The alternative [to living for the Machine] has always been the same, for millennia, across the world. The alternative is self-denial. It is living within limits, refusing to consume for the Machine, refusing to give the Total System what it wants. It is planting your feet on the ground, living modestly, refusing technology that will enslave you in the name of freedom. It is building a life in which you can see the stars and taste the air. It is to live on the margins, in your home or in your heart: to scatter the pattern. It is to speak truth and try to live it, to set your boundaries and refuse to step over them. It is to be a conscientious objector to the Machine.

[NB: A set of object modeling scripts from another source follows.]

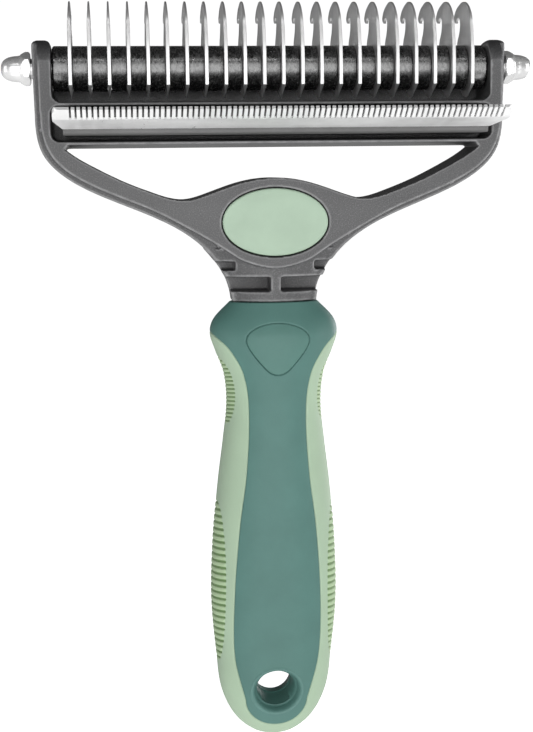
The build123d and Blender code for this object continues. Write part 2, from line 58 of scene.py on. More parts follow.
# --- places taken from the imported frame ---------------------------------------
FOOT_Z = cad_span("side_grip")[0][2]
NECK_Z = cad_span("front_grip_shell")[1][2]
AXLE_Z = (cad_span("claw_spacers")[0][2] + cad_span("claw_spacers")[1][2]) / 2
ROLLER_R = (cad_span("claw_spacers")[1][2] - cad_span("claw_spacers")[0][2]) / 2
NUT_TIP_X = cad_span("acorn_nut_right")[1][0]
NUT_START_X = cad_span("acorn_nut_right")[0][0]
NUT_FLATS = cad_span("acorn_nut_right")[1][1] - cad_span("acorn_nut_right")[0][1]
SLEEVE_FRONT_Y = cad_span("hang_hole_sleeve")[0][1]
SLEEVE_REAR_Y = cad_span("hang_hole_sleeve")[1][1]

# --- handle -------------------------------------------------------------------
LEAN = math.tan(math.radians(5.0))
SECTION_POWER = 2.3
# (height, half width), (height, half depth), and the half width of the hard shell, highest first
WIDTH = ((NECK_Z, 11.2), (101.3, 15.6), (97.5, 16.6), (93.0, 15.3), (87.0, 13.1), (79.0, 12.4),
         (69.0, 13.4), (57.0, 14.9), (42.0, 16.2), (25.0, 16.75), (9.0, 15.7), (0.0, 14.8),
         (-6.0, 12.8), (-10.5, 9.9), (-13.6, 6.1), (FOOT_Z, 2.6))
DEPTH = ((NECK_Z, 7.3), (101.3, 10.3), (97.5, 12.0), (93.0, 12.4), (87.0, 12.0), (79.0, 11.7),
         (69.0, 12.3), (57.0, 13.2), (42.0, 13.6), (25.0, 13.2), (9.0, 11.3), (0.0, 10.0),
         (-6.0, 8.6), (-10.5, 7.0), (-13.6, 5.0), (FOOT_Z, 2.6))
SHELL_EDGE = ((98.0, 16.6), (94.0, 12.3), (87.5, 8.8), (78.0, 7.5), (62.0, 8.2), (47.0, 10.1),
              (28.0, 11.5), (10.0, 11.4), (-3.0, 8.4))
SHELL_TIP_Z = -10.7
EDGE_ROUND = 0.4          # radius along every edge of the handle's pieces
SEAM_DEPTH = 1.2
# rib patches on the soft grip: lowest and highest z, reach, pitch, groove depth, lift
RIB_PATCHES = ((73.6, 91.6, 0.135, 1.07, 0.32, 0.05), (7.2, 52.6, 0.185, 1.75, 0.55, 0.20))
RIB_TILT = math.tan(math.radians(7))
RIB_FADE = 0.6            # share of the groove's depth that is lost at the grip's widest line
# right half of the thumb pad's outline, top to bottom
PAD_OUTLINE = ((0.0, 101.0), (4.2, 100.3), (7.2, 98.6), (8.1, 96.3), (6.9, 93.6), (4.4, 90.4),
               (2.2, 88.2), (0.0, 87.5))
PAD_CENTRE_Z = 95.2
PAD_GAP = 0.09
HOLE_R = 5.3
HOLE_RISE = 0.6           # how much higher the hole's rear end sits
LIP_R = 7.25              # outside of the sleeve's lip
SHELL_HOLE_R = 6.9        # opening of the shells, under the lip
FACES = {-1: "front", 1: "rear"}
SOFT_BORDER = 0.12        # half width of the step at the edge of a pad's bed or a rib patch
RIB_END_POWER = 0.7       # how full the ends of a rib patch are
GROOVE_HALF = 0.25        # half of a groove, as a share of the pitch
GROOVE_WALL = 2.2         # steepness of a groove's walls
PAD_BED = 0.8             # depth of the shells' beds for the thumb pads
PAD_ROUND = 0.3           # radius along the pads' edges
PAD_CROWN, PAD_CROWN_REACH = 0.10, 3.0
PAD_SINK = 0.04           # how far the pads' edges lie under the shell's surface
PAD_SKIRT = 0.7
# the sleeve's lip, from outside to bore: (radius, depth under the handle's surface)
LIP = ((LIP_R, 0.5), (LIP_R, 0.02), (LIP_R - 0.05, -0.08), (LIP_R - 0.22, -0.13), (6.75, -0.02),
       (6.45, 0.25), (6.2, 0.7), (5.95, 1.4), (5.75, 2.2), (5.6, 2.9), (HOLE_R, 3.1))
# the sleeve's bore at its moulding seam: (distance from the seam, step inwards)
BORE = ((-0.45, 0.0), (-0.15, 0.12), (0.0, 0.3), (0.15, 0.3), (0.6, 0.15))
BORE_SEAM = 0.66          # place of the seam, as a share of the sleeve's length

# --- head ---------------------------------------------------------------------
# (share of the half axes, depth under the crown)
BADGE_PROFILE = ((0.03, 0.0), (0.2, 0.0), (0.4, 0.02), (0.6, 0.05), (0.8, 0.09), (0.9, 0.12),
                 (0.945, 0.14), (0.965, 0.17), (0.98, 0.23), (0.992, 0.34), (1.0, 0.55), (1.0, 1.5))
CLAW_STEP = 0.35          # longest step along a claw's outline
# (inset of the outline, share of half the thickness), from the flat face to the ground edge
CLAW_LAYERS = ((0.30, 1.0), (0.10, 0.95), (0.0, 0.80))
CLAW_HEEL = (-7.6, -4.2)  # heights over the axle between which the heel comes to full thickness
CLAW_TIP = (9.0, 17.0)    # heights over the axle between which the tip thins
CLAW_TIP_LOSS = 0.55
CLAW_LEAST = 0.12         # least share of the thickness
AXLE_BORE_R = 2.6         # bore of rings and nuts, hidden on the axle
RING_STEPS = 96
RING_BEVEL, END_BEVEL = 0.12, 0.5
NUT_HEX_LENGTH = 2.4
NUT_DOME_R = 3.2
NUT_DOME_POWER = 0.77     # below 1 the dome is fuller than an ellipse
FRAME_VOXEL = 0.3
FRAME_PASSES = 6
HOLDER_BEVEL = 0.25

# --- studio, in metres and watts ------------------------------------------------
CAMERA_PLACE = (-0.041017, -0.367274, 0.139173)
CAMERA_YAW, CAMERA_PITCH, CAMERA_ROLL = 0.106, 0.136, -0.011
SENSOR, FOCAL, FRAME_HEIGHT = 36, 1426.22, 732
# name, place, width, height, power
LIGHTS = (("front", (-0.05, -0.95, 0.12), 1.1, 0.9, 6.3),
          ("strip", (0.0, -0.72, 0.78), 1.0, 0.04, 0.9),
          ("below", (0.0, -0.60, -0.55), 1.0, 0.5, 1.5),
          ("left", (-0.95, -0.35, 0.15), 0.5, 0.8, 1.8),
          ("right", (0.95, -0.25, 0.15), 0.5, 0.8, 3.2),
          ("rear", (0.80, 0.75, 0.10), 0.5, 0.6, 4))
LIGHT_AIM = (0, 0, 0.1)
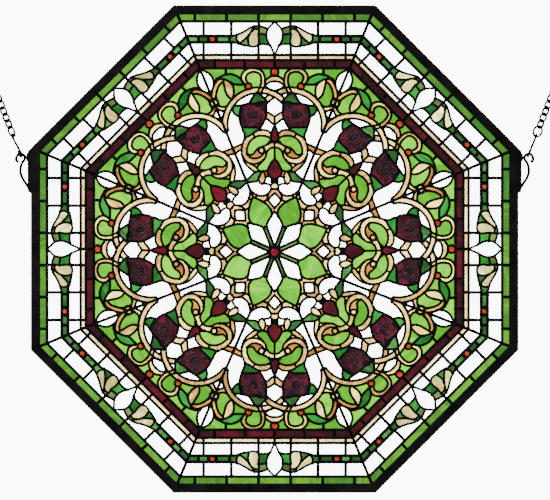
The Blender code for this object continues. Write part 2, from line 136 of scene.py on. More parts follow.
scroll_lines = [
    [(0, 226), (5, 225.1), (9, 222.6), (12.4, 219.6)],
    [(0, 218.6), (5, 218.2), (8.6, 216.6), (12.3, 213)],
    [(0, 206.4), (6, 208.2), (12.3, 213)],
    [(19, 201.8), (16, 207.5), (13.4, 212.5), (12.3, 218), (12.8, 224), (14.4, 229), (17.4, 232.4),
     (22, 234.7), (28, 235.3), (35.6, 234.4), (41, 230.2), (43.6, 224.6), (43.2, 221)],
    [(23.4, 204), (20.4, 208.6), (18.4, 213.3), (17.4, 218), (17.6, 223.4), (19.2, 228), (23.6, 230.4),
     (29, 230.8), (33.6, 229.2), (37, 226), (37.7, 222.6), (36.6, 219.4), (35, 216.4)],
    [(43.2, 221), (41.4, 217.6), (38, 214.5)],
    [(43.2, 221), (46, 223.6), (51.5, 226.4), (57, 227.9), (62, 227.5), (66.6, 226.3), (71, 224),
     (75.4, 221.4), (79.4, 217.5)],
    [(38.2, 214.6), (42.2, 214.5), (47, 214.5), (52.4, 214.7), (57.4, 217), (62.5, 219.9),
     (67.6, 221.6), (75.4, 221.4)],
    [(57.4, 217), (54.2, 212.6), (53.2, 206.6), (53.6, 200.8), (55, 196.4)],
    [(67.6, 221.6), (66.4, 216), (65, 210), (63.4, 204), (60.8, 199.4), (56.4, 196)],
    [(68.3, 221.6), (73.6, 220.6), (77.2, 216.4), (79.8, 211.4), (81.4, 206.6), (82, 202.6),
     on_corner_line(199.6)],
    [(67, 218.4), (71.6, 214.4), (74.4, 209), (76, 203.4), (76.8, 198.4), on_corner_line(193.4)],
    [(76.6, 199.6), (75.2, 194), (73, 189.6), (72.3, 186.9)],
    [(62.2, 187.2), (67.4, 185.8), (72.3, 186.9), on_corner_line(187.4)],
    [(64.9, 180), (70, 181), (73.8, 182.8), on_corner_line(182.8)],
    [(66.6, 180.2), (66.7, 176.8), (68, 173.4), on_corner_line(170.2)],
    [(97.6, 235.6), (91.4, 231.7), (85.6, 228.6), (81.4, 223.4), (79.4, 217), (79.8, 211.4),
     (82.1, 206), on_corner_line(202.6)],
    [(10.9, 194.4), (14.4, 198.2), (17.8, 201.8), (20.5, 204)],
    [(20.5, 204), (24.8, 203.2), (28, 199.6), (31, 194.6), (33.8, 190.5)],
    [(10.9, 194.4), (13.4, 192.2), (18, 192.6), (22, 190.9), (27.5, 190.2), (33.8, 190.5),
     (39, 189.3), (44, 188.2), (50, 187.6), (53.2, 187.6)],
    [(54.9, 185.2), (55, 181.8), (52.8, 177.6), (49.4, 174.8), (46, 173)],
    [(43, 188.4), (44.8, 182), (46, 176.4), (46, 173), (45.2, 166), (42.7, 159.6)],
    [(8.8, 191.4), (10.9, 194.4), (10.8, 189), (10.9, 184), (10.7, 179.4), (11.4, 173), (14.8, 165.6),
     (19.4, 158.4), (20.6, 156.4)],
    [(0, 174), (4.2, 176.6), (7.8, 178.8), (10.7, 179.4)],
    [(0, 163.6), (4.4, 166.2), (8, 169.6), (11.8, 171.4)],
    [(19.4, 158.4), (24, 160.2), (33, 160.2), (42.7, 159.6), (41.6, 155.4), (39.7, 150.8),
     (39.6, 145.4)],
    arc(STRAP_MIDDLE, STRAP_OUTER, 3.6, 115.3),
    arc(STRAP_MIDDLE, STRAP_INNER, -9.0, 108.2),
    [on_corner_line(152.4), (61.0, 156.6)],
    arc((-STRAP_MIDDLE[0], STRAP_MIDDLE[1]), STRAP_OUTER, 54.1, 44.5),
    arc((-STRAP_MIDDLE[0], STRAP_MIDDLE[1]), STRAP_INNER, 60.0, 42.8),
]

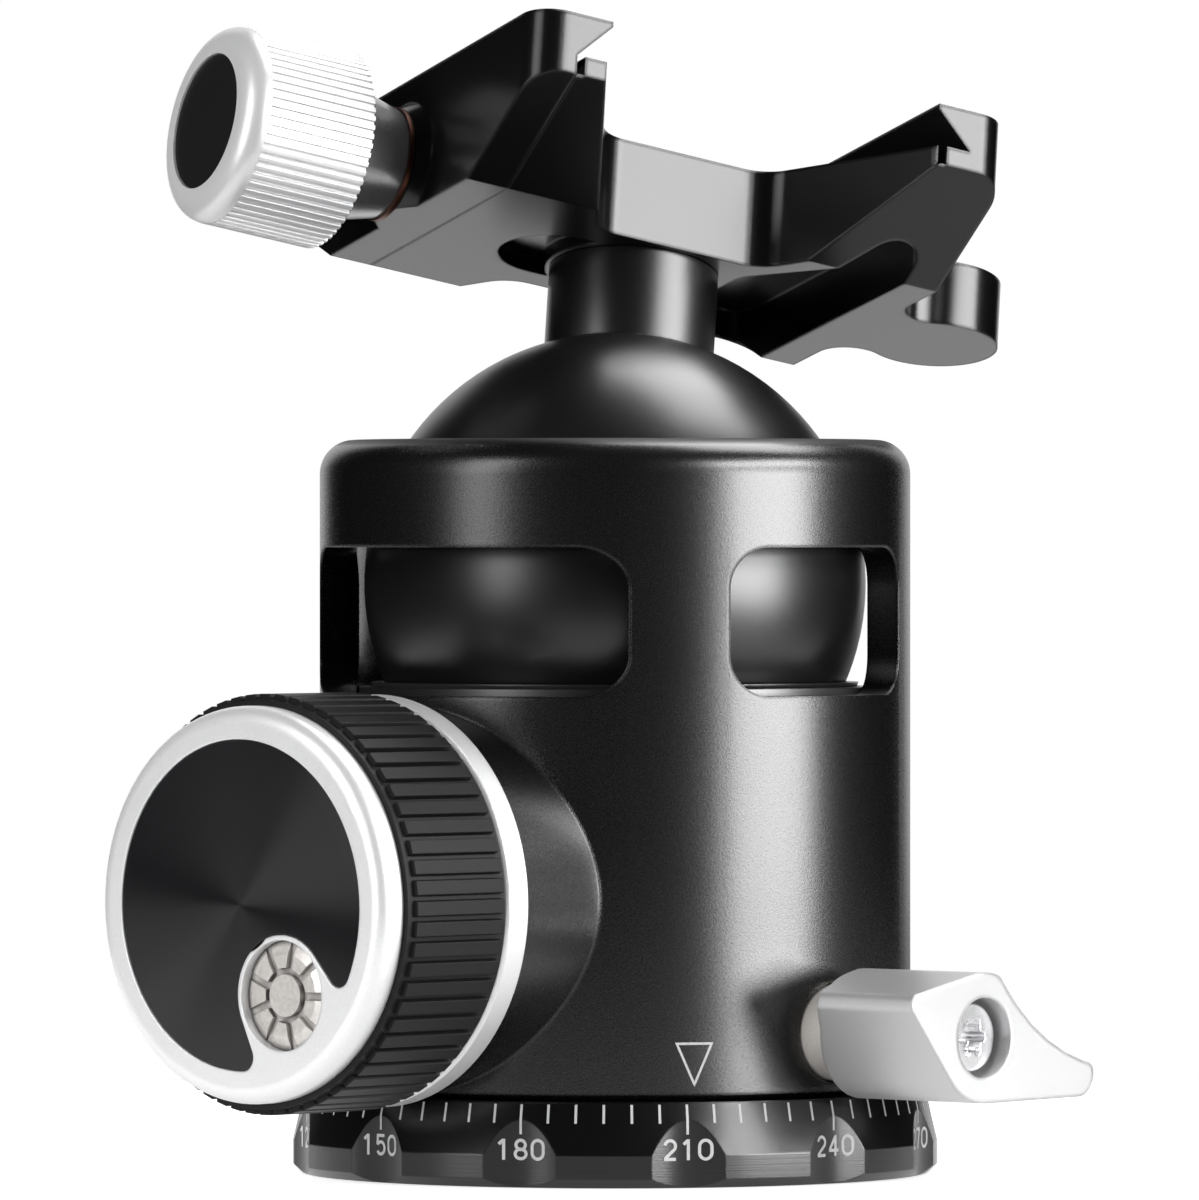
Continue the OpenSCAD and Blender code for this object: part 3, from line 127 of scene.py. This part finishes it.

You will never do this perfectly, and you should never try. This is not a puritan endeavour. It is a rebellion: a mode of existence-as-resistance. It is hard and messy and ongoing and to even begin it is a victory. To do it alone is a deep achievement; to do it with others, to build a community around it if you can, may help. To understand the nature of the Total System, and then to do what you can in your own life to resist it, and refuse to feed it: this is the work. See it as a crusade to ‘save the world’ and you are doomed; nothing so bombastic can ever be within our power. But see it as an escape hatch and maybe you can begin to reclaim some measure of human freedom.

Also, his reminder that “this is not a puritan endeavour” reminds me of this post where I discussed Jack Leahy’s idea of “hypocritical asceticism”.